Color guard sophomore Gerrolin Beauzile started the field performance, gliding towards the center of the field, her flag dancing around her.
“I try to represent what the show is about in those few moments that I have the audience’s attention,” said Beauzile. “It’s exciting and also nerve-wracking in a sense, but those two emotions correlate, so I just think of it as exciting.”
As the show began, students performed a sequence of choreographed moves while the amplified voices of leaders throughout history echoed through the stadium. As everyone lifted their instruments from the ground, the trumpets began.
“Just knowing you have the part of starting the field show is really special," said Junior Sebastian Annamanthado, trumpeter. “You always feel nervous, but when you start playing, it feels good.”
Away the marching band went, flowing into formations, their music reaching great crescendos as the entire band marched towards the audience side by side. The band quieted and all eyes rested on Senior Johnathon Mohan for a solo on soprano saxophone, his fingers flying up and down his instrument as the notes filled the air.
The band continued performing, building to a powerful finale.
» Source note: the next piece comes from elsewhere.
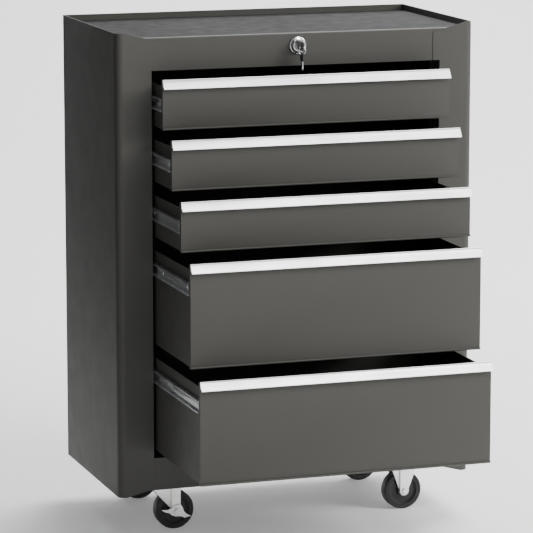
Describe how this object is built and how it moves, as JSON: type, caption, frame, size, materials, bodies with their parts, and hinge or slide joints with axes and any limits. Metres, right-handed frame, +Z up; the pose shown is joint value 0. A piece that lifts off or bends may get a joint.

The words from the amplified speech lingered in the air, “We are the ones we've been waiting for!” And they finished their show, standing tall with pride, their fists lifted to the sky as the crowds erupted with applause.
Hours later, after all the bands in their category had performed and the judges scores were submitted, the bands’ drum majors and color guard captains made their way onto the field. Starting from fourteenth place, the announcer awarded each marching band their trophy. As they reached the final three, everyone held their breath. South Plainfield was the next announced and was awarded third place in the TOB NJ State Championships with a score of 88.935.
“They’re working really, really hard,” said Fergusen. “They’re focused on making the show as good as it can be. No matter what the obstacles are, whether it’s rain or shine or waking up super early in the morning, they’re very dedicated to what they do, and they’re willing to fight as much as they can to be the best band at TOB.”
The marching band’s weekend of performances would not conclude, however, until they performed the following night, Oct. 20, at Union High School for Regional TOB Competitions. The marching band reported at noon to the band room and practice resumed. The clouds had brought drenching rains all afternoon, so they set up their show on the high school auditorium stage. By 4:30p.m., the marching band was on their way to Regional Championships in Union, NJ. Dodging raindrops, they prepared for the performance with warm-ups. By 6:45p.m., they were at the gate awaiting their turn.
Once again, the drum line led the marching band onto the field. Despite the weather, slippery flag poles and soaking field, the band performed with the same amount of vigor and passion as they have always devoted to every performance, whether it be a pre-game football show or championships, where their overall placement in the state is at stake.
“After state competitions, we felt really good,” said Sophomore Alyssa Rivera, color guard. “Regions was a little different because it was rainy, and we were all exhausted. The flags were wet and soppy.”
When the scores were tallied and announced for regionals, South Plainfield was awarded a score of 88.39 and received seventh place out of the fourteen bands in the regional competition.
“All of us were disappointed with the scores that we got at the last competition because we knew that the number that we were given didn’t necessarily reflect all of the hard work that we’ve been putting in,” said Drum Major Leisel Co.
“The fact is with this activity, it is really subjective,” said Haughwout. “It depends on which judges you have, if you get a new judge who has never seen it, if you have a judge who has seen your judge several times before and is expecting something. The kids were disappointed, but they also understand that that’s true of this activity.”
“We always seem to face adversity, and we always come through,” said Senior Nilyn Meza. “We just have to keep on working hard, and we’ll get to our goal at the end.”
“We didn’t get a very good place in regionals, but going on from that, we’re just practicing harder to be able to grow for ACCs and have a really good competition,” said Rivera. “I’m feeling confident about the show.”
“I’m excited about going to nationals,” said Senior Jenna Elmasry, Color Guard. “I think we put in a lot of work this season and it’s the best we’ve had. And I think no matter what or how we do, I think that we’re going to still be really happy.”
The S.P.H.S. Marching Band’s final competition will take place on Saturday, Nov. 2, for the Tournament of Bands ACC Group 2-A Championships in Harrisburg, Pennsylvania, where they will be up against twenty-three bands. The S.P.H.S. Marching Band will perform their field show, Another Brick in the Wall, for the final time that day.
“Going into nationals, we’re all very excited,” said Senior Joseph Anesh, quad drums. “Regionals definitely wasn’t too great for us, when we got seventh. It kind of killed the morale, but I think we’re all trying to put in as much work as possible to just take that back and take what we deserve.”
“If you put your heart and soul into something that you spend your time on, it’s worth it,” said Sebastian Roher. “A lot of people underestimate Marching Band, but it gives you the drive for success and I believe we're going to succeed.”
“I’m thinking that even though there are so many bands that we’re going up against, as Mr. Fergusen likes to say, we need to put forth so much energy that they can’t deny us,” said Xavier Brown.
The admirable group of teenagers have given countless hours and months of dedication to take a bold stand with this year’s show, proudly advocating for peace, freedom, love and unity for all in the world.
“Leading into championships, I think we’re all really pushing for our come back to prove to all the people watching that what we have is something nobody else has,” said Co. “We can tell our story and tell what we believe in our own way. We have been preparing this entire season for this moment, so hopefully this coming week, it will pay off. We’re just really excited.”